The story of Jejoen Bontinck, a one-time contestant on a Belgian music talentshow, illustrates the dynamic. The son of former nightclub bouncer Dimitri Bontinck and his Nigerian-born Catholic wife Rose Bontinck, Jejoen converted to Islam while dating a Muslim girl. He was drawn to Islamist circles by the promise of adventure, and ended up fighting in Syria — only to return home terrified. Sharia4Belgium, led by incarcerated Islamist leader Fouad Belkacem, was among the key groups catering to the needs of this free-floating group of alienated young people. Belkacem, having served time for petty crime and drugs, unleashed street harassment on gay Muslims and women. In 2012, when authorities shut down Sharia4Belgium for hate speech, many of its members concluded the only course open to them was travelling to the IS. It is important to note that organisations like Sharia4Belgium had deeply adversarial relationships with the traditional religious leadership.

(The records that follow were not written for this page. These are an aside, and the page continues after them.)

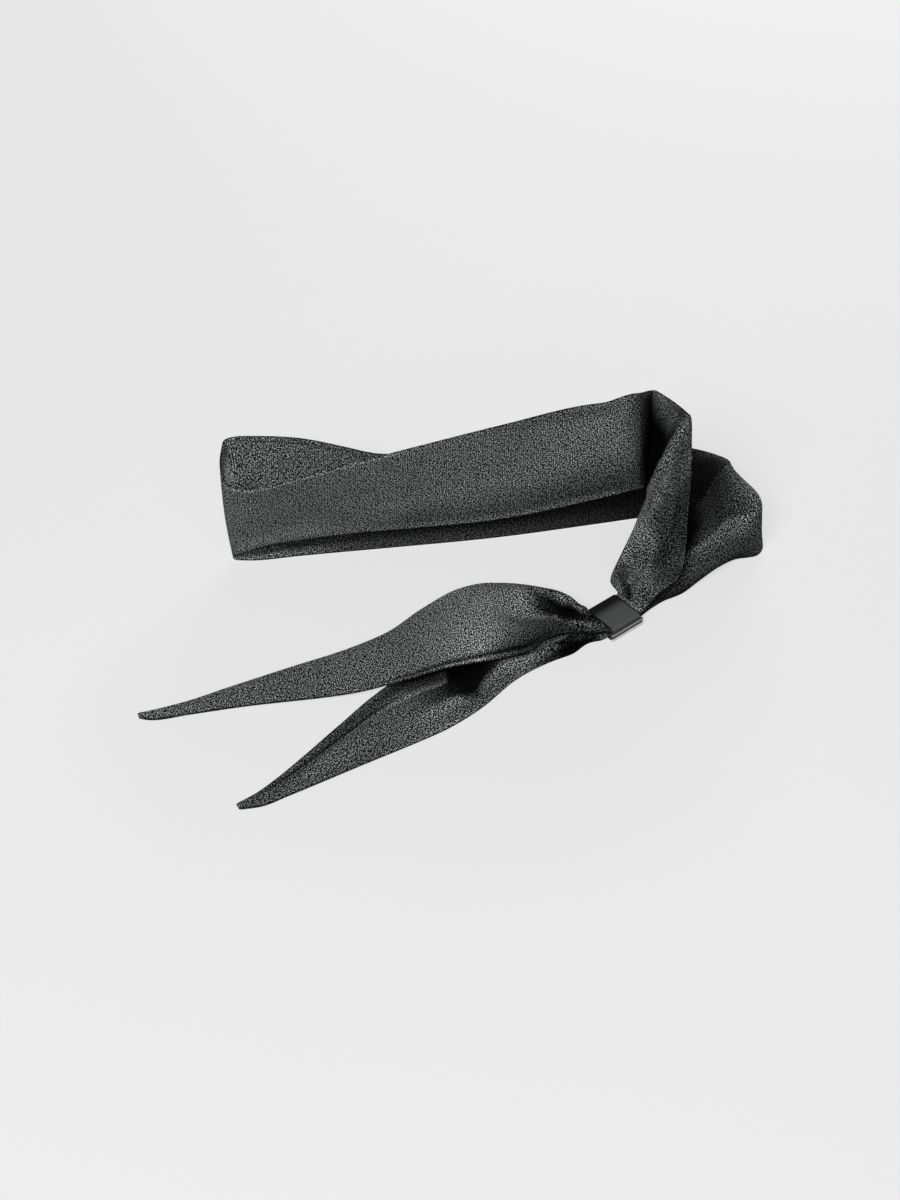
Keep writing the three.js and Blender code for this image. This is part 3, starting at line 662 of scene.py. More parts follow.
# %% Shade of the front tail
FRONT_TAIL_SHADES = [
    # under the lip and beside the crossing, then the dent above the lip
    ("front_tail", "broad", [
        (0, 0.5, 0.25, 200, 200), (1.5, 0.5, 0.3, 200, 200), (6, 0.5, 0.32, 200, 200),
        (7.2, 0.5, 0.05, 200, 200), (8.4, 0.4, -0.2, 200, 60), (9.4, 0.3, 0, 200, 60)]),
    ("front_tail", "soft", [
        (8.0, 1, 0, 10, 10), (8.8, 1, 0.65, 20, 10), (9.5, 1, 0.86, 27, 10), (10.2, 1, 0.9, 36, 10),
        (10.9, 0.98, 0.9, 28, 10), (11.5, 0.97, 0.87, 24, 8), (12.5, 0.95, 0.82, 20, 6),
        (13.3, 0.92, 0.72, 18, 8), (14.4, 0.92, 0.5, 10, 8), (14.9, 0.9, 0, 10, 8)]),
    ("front_tail", "broad", [
        (10, 0.26, 0, 8, 8), (10.5, 0.27, 0.6, 11, 10), (10.8, 0.31, 0.9, 8, 7), (11.2, 0.38, 0.92, 9, 7),
        (11.6, 0.5, 0.955, 11, 12), (12, 0.6, 0.96, 15, 6.5), (12.4, 0.66, 0.88, 14, 3.5),
        (12.8, 0.68, 0.7, 9, 3), (13.6, 0.72, 0.3, 10, 3), (14.2, 0.75, 0, 10, 3)]),
    # lobe above the dent, its lit lip below, and the groove of the front tail's hem with the lit
    # roll beyond it
    ("front_tail", "broad", [
        (10.6, 0.2, 0, 8, 5), (11.2, 0.2, 0.55, 8, 5), (11.6, 0.22, 0.25, 8, 6), (12, 0.25, -0.2, 8, 6),
        (12.4, 0.25, 0.5, 10, 8), (12.8, 0.28, 0.6, 12, 12), (13.2, 0.3, 0.45, 10, 10),
        (13.8, 0.34, 0, 8, 8)]),
    ("front_tail", "soft", [
        (10.9, 0.55, 0, 3, 3), (11.2, 0.66, -0.6, 3, 5), (11.6, 0.74, -0.8, 2, 4), (12, 0.77, -1.8, 2.5, 5),
        (12.4, 0.77, -1.8, 2.5, 5), (12.8, 0.77, -0.9, 2, 4), (13.6, 0.82, -0.3, 1.5, 2),
        (14, 0.83, 0, 1.5, 2)]),
    ("front_tail", "soft", [
        (5.0, 0.955, 0, 1, 0.8), (6, 0.95, 0.85, 2, 1.6), (8, 0.945, 0.97, 2.6, 1.7),
        (9.6, 0.935, 0.98, 3.2, 1.8), (10.4, 0.93, 0.6, 3, 1.2), (10.8, 0.93, 0, 3, 1.2)]),
    ("front_tail", "soft", [
        (5.0, 0.985, 0, 1.5, 3), (6, 0.98, -0.5, 1.4, 3), (8, 0.978, -0.6, 1.5, 3),
        (9.6, 0.972, -0.8, 1.5, 3), (10.4, 0.97, -0.3, 1.5, 3), (10.8, 0.97, 0, 1.5, 3)]),
]
print(len(FRONT_TAIL_SHADES), "lines of shade on the front tail")

# %% [markdown]
# ## Shade of the back tail
#
# The back tail comes out from under the front one, so it is darkest at the crossing. Its ridge
# is light above a hollow, and a crease runs on to its tip.

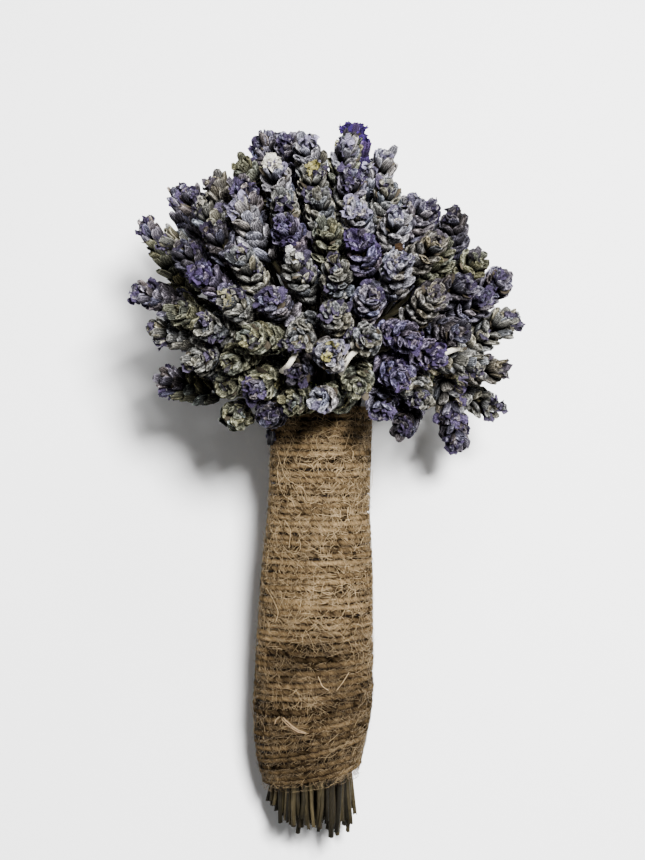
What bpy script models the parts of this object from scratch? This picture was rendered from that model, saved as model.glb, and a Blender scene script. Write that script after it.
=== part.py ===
"""A dried lavender bunch on its side: flower spikes on long stems, bound with jute twine into a handle.

Lengths are in millimetres until a mesh is made. The bunch's own frame has its origin in the middle of
the twine's top turn, +Y along the bunch to the flowers, +X to the right and +Z on the side that faces
up. The empty lay_down tips that frame so that flowers and handle rest on z = 0.
"""

import math

import bmesh
import bpy
import numpy as np
from mathutils import Vector

MM = 0.001
MERGE = 0.01

# How the photograph is read: its scale at the bunch's axis, and where the twine's top turn lies in it.
PHOTO_SCALE = 0.36
NECK_PIXEL = np.array([322.0, 405.0])
CENTRE_PIXEL = np.array([322.5, 430.0])
PHOTO_LEAN = math.radians(-1.7)
EYE_DISTANCE = 600.0

# The bunch on its surface: how far its flower end is tipped up, how deep what meets the surface is
# pressed flat, and where the neck stands over the origin.
TIP_UP = math.radians(12.0)
PRESS = 1.1
ORIGIN_SHIFT = (-1.7, 25.2)
FLOOR_NORMAL = np.array([0.0, math.sin(TIP_UP), math.cos(TIP_UP)])

# The dome of flowers: the spikes' tips lie on an egg shape, and the spikes fan out of one point.
DOME_CENTRE = np.array([0.0, 37.4, 0.0])
DOME_RADII = np.array([69.0, 64.0, 66.0])
FAN_POINT = np.array([0.0, 25.4, 0.0])
LOWEST_FILL = math.radians(122.0)
SPOTS_TRIED = 900
TIP_SPREAD = (0.96, 1.02)

# The photographed tips make an outline, which falls off beside each of them, in millimetres for a radian.
# All other tips start this far inside it, and no tip settles further than this outside it.
OUTLINE_FALL = 62.0
INSIDE_OUTLINE = 4.5
OUTSIDE_OUTLINE = 2.5

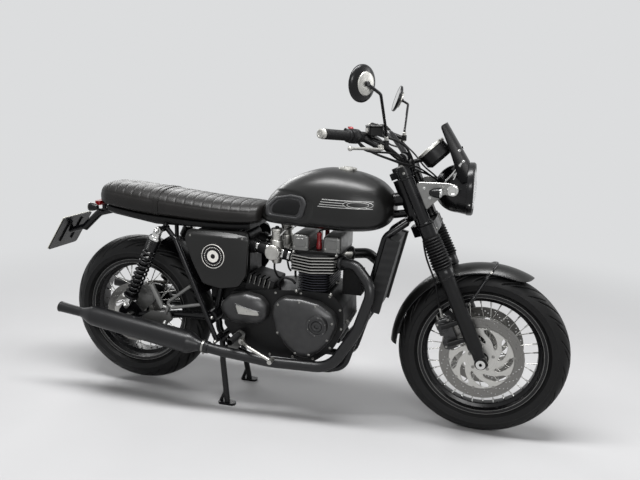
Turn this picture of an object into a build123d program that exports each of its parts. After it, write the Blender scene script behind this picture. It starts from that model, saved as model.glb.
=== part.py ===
from build123d import *
import os
from math import asin, atan2, cos, hypot, pi, radians, sin, sqrt

# Parallel-twin roadster in cafe racer trim, parked on its centre stand.
# Millimetres. +X is forward, +Y the rider's left, +Z up, z = 0 the floor.
# Stations along x are measured from mid-wheelbase; the finished pieces are
# moved by station_shift, so that x = 0 is the middle of the overall length.

# Chassis
wheelbase = 1445.0
rake = 25.0                 # steering axis, degrees from vertical
fork_offset = 40.0          # fork legs ahead of the steering axis
overall_length = 2178.0
rear_lift = 15.0            # rear tyre off the floor on the centre stand
gap = 0.3                   # running fit between separate pieces

# Wheels
front_tyre_radius, front_tyre_width = 318.6, 100.0
front_rim_radius, front_rim_width = 228.6, 70.0
rear_tyre_radius, rear_tyre_width = 321.0, 150.0
rear_rim_radius, rear_rim_width = 215.9, 108.0
rim_lip = 12.0
rim_wall = 5.0
spokes_per_wheel = 32
spoke_radius = 1.8
nipple_gap = 1.6
front_axle_radius = 10.0
front_axle_bore = 6.0
front_hub_end = 78.2
rear_axle_radius = 10.0
axle_clearance = 0.05

# Brakes
front_disc_radius, front_disc_thickness, front_disc_y = 155.0, 5.0, 72.0
rear_disc_radius, rear_disc_thickness, rear_disc_y = 127.0, 5.0, 86.0
disc_slots = 9

# Fork
leg_spacing = 106.0         # leg centre from the middle plane
stanchion_radius = 20.5
slider_radius = 27.0
foot_radius = 21.5
caliper_ahead, caliper_station = -80.0, 132.0   # caliper centre beside the leg
caliper_lugs = (98.0, 168.0)
stay_station = 220.0        # mudguard stay on the slider
slider_top = 372.0          # stations up the leg, from the axle
gaiter_top = 505.0
lower_yoke_top = 560.0
upper_yoke_bottom, upper_yoke_top = 735.0, 760.0
stem_radius = 14.0

# Handlebar
bar_radius = 11.1
bar_clamp = (385.0, 78.0, 1040.0)      # right-hand half, y outwards
bar_bend = (305.0, 178.0, 1119.0)
bar_end = (181.0, 400.0, 1137.0)
grip_radius = 17.0
grip_length = 118.0
perch_station = 186.0       # lever perch, in from the bar's tip
mirror_radius = 57.0

# Engine
crankcase_half = 115.0
cover_depth = 66.0
barrel_low, head_low, head_high = 520.0, 600.0, 668.0
cylinder_x = 75.0
cylinder_spacing = 60.0     # bore centre from the middle plane
port_z = 638.0
intake_z = 641.0
intake_length = 150.0
intake_dir = (-0.985, 0.0, 0.17)
exhaust_dir = (0.9, 0.436, 0.0)
sprocket_x, sprocket_z = -215.0, 400.0
front_sprocket_radius, rear_sprocket_radius = 36.0, 88.0
sprocket_width = 7.0
chain_y, chain_width, chain_height = 92.0, 16.0, 15.0
chain_pitch = 15.875
waist_radius, waist_depth = 5.0, 2.0    # scallop between two pins of the chain
hub_left, hub_right = 100.0, 91.2       # rear hub ends from the middle plane

# Frame
head_tube = 32.0
stem_clearance = 0.8
spine_radius = 26.0
tunnel_half = 32.0          # half width of the tank's tunnel over the spine
frame_tube = 14.0
rail_tube = 11.0
cradle_y = 62.0
strut_y = 153.0
boss_inner = 77.0           # inner face of the swingarm bosses
swingarm_pivot = (-345.0, 372.0)
swingarm_tube = 16.0
arm_y = 122.0
stand_pivot = (-310.0, 285.0)
lower_rail_z = 200.0
rail_z = 742.0
shock_low = (-714.0, 393.0)
shock_high = (-560.0, 718.0)
shock_y = 150.0

# Exhaust
pipe_radius = 21.0
pipe_wall = 2.0
silencer_radius = 45.0
silencer_wall = 3.0
silencer_start = (-352.0, 203.0, 276.0)   # y outwards
silencer_end = (-1000.0, 206.0, 367.0)

# Headlamp
lamp_x, lamp_z = 640.0, 939.0
lamp_radius = 97.0
lamp_depth = 135.0
ear_radius = 22.8           # sleeves that carry the headlamp brackets
indicator_radius = 18.5
front_indicator = (530.0, 143.0, 936.0)   # y outwards

# Tail
tail_x, tail_z = -906.0, 791.0

# Stations worked out from the sizes above
front_x, front_z = wheelbase / 2, front_tyre_radius
rear_x, rear_z = -wheelbase / 2, rear_tyre_radius + rear_lift
station_shift = overall_length / 2 - front_tyre_radius - front_x
slope = radians(rake)
steer_axis = Vector(-sin(slope), 0, cos(slope))
steer_foot = Vector(front_x - fork_offset * cos(slope), 0, front_z - fork_offset * sin(slope))


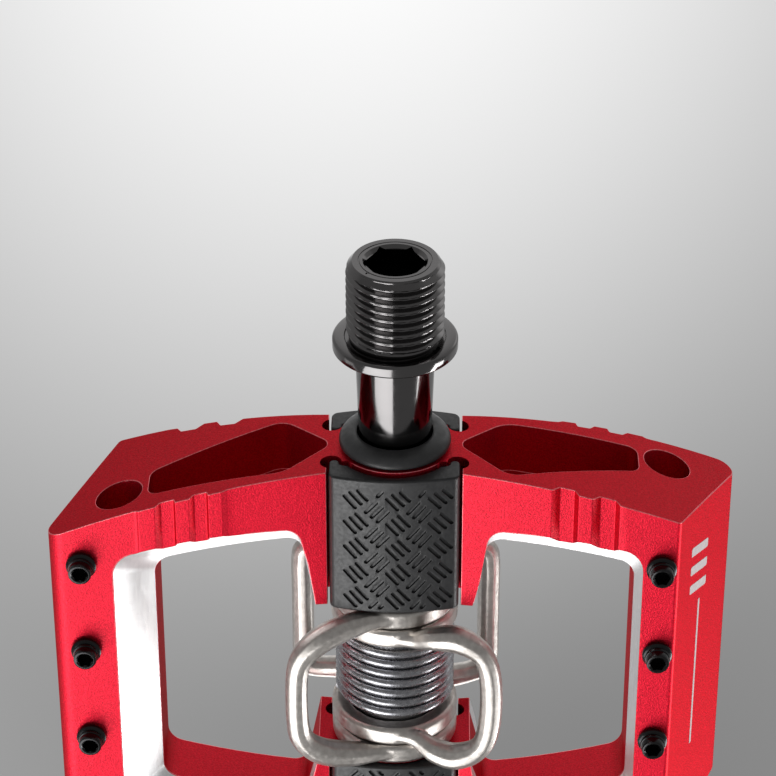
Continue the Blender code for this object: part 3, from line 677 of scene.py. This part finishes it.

The statistically small numbers of Muslims involved in jihad makes clear the cause does not enjoy wide backing.

To cast the problem of jihadism as one emerging from the wider Muslim community has three damaging consequences: First, it compels many ordinary Muslims, fearful of consequences for the community, to defend jihadists, breeding conspiratorialism and paranoia. It also allows Islamists to cast themselves as defenders of a vulnerable, besieged community. And it compromises anti-Islamist secularists, since critiques of a politics are read as attacks on a people.

Europe’s jihad crisis is not a problem of its Muslim communities. It is, instead, the outcome of wider cultural dislocations that are being preyed on by jihadist networks — networks that draw their inspiration from Islam, but from a version of it on the fringes of Muslim communities.

Public policy responses must make these distinctions or risk deepening the social fractures on which the European jihadist movement thrives.